Material for this task

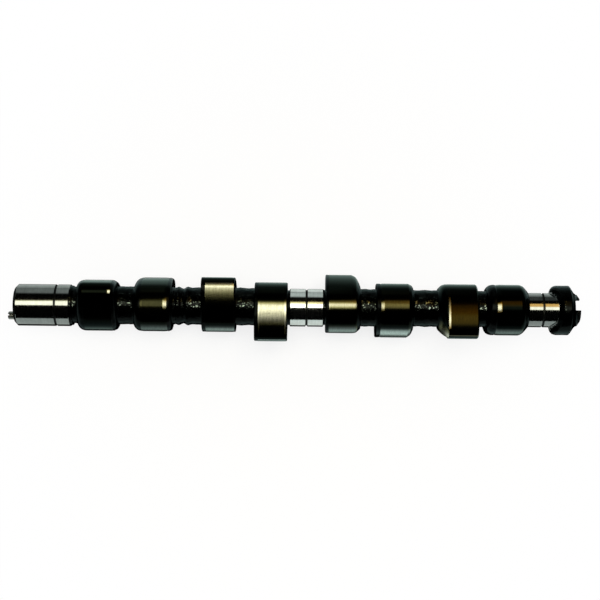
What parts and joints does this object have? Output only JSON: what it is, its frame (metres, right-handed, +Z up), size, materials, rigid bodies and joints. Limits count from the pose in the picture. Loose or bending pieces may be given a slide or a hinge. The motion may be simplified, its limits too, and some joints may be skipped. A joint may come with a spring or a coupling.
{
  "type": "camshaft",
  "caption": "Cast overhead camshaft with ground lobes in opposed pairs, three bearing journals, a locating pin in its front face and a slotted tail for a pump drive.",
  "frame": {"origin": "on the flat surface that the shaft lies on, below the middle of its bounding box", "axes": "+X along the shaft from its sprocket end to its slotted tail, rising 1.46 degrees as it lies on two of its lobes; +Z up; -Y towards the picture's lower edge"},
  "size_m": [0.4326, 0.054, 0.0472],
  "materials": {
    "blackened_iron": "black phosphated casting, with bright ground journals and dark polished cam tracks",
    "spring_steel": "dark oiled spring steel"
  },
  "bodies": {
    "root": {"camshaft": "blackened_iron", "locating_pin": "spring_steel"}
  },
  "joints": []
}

...

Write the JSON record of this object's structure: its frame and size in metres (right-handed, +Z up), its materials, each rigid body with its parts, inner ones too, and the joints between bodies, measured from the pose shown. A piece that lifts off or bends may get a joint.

==

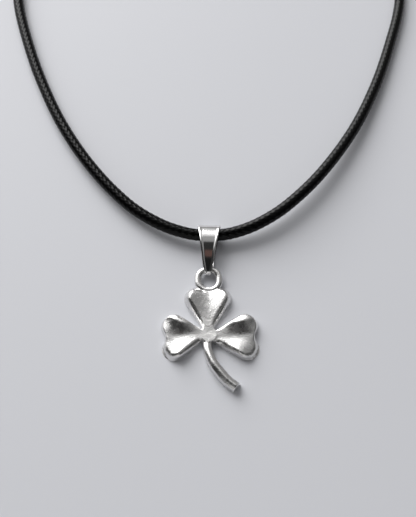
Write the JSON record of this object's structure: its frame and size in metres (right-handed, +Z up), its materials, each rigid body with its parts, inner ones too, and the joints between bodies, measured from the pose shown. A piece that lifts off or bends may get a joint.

Task statement
Copy all lines of the listing above that contain the string "picture".

Complete response
What parts and joints does this object have? Output only JSON: what it is, its frame (metres, right-handed, +Z up), size, materials, rigid bodies and joints. Limits count from the pose in the picture. Loose or bending pieces may be given a slide or a hinge. The motion may be simplified, its limits too, and some joints may be skipped. A joint may come with a spring or a coupling.
  "frame": {"origin": "on the flat surface that the shaft lies on, below the middle of its bounding box", "axes": "+X along the shaft from its sprocket end to its slotted tail, rising 1.46 degrees as it lies on two of its lobes; +Z up; -Y towards the picture's lower edge"},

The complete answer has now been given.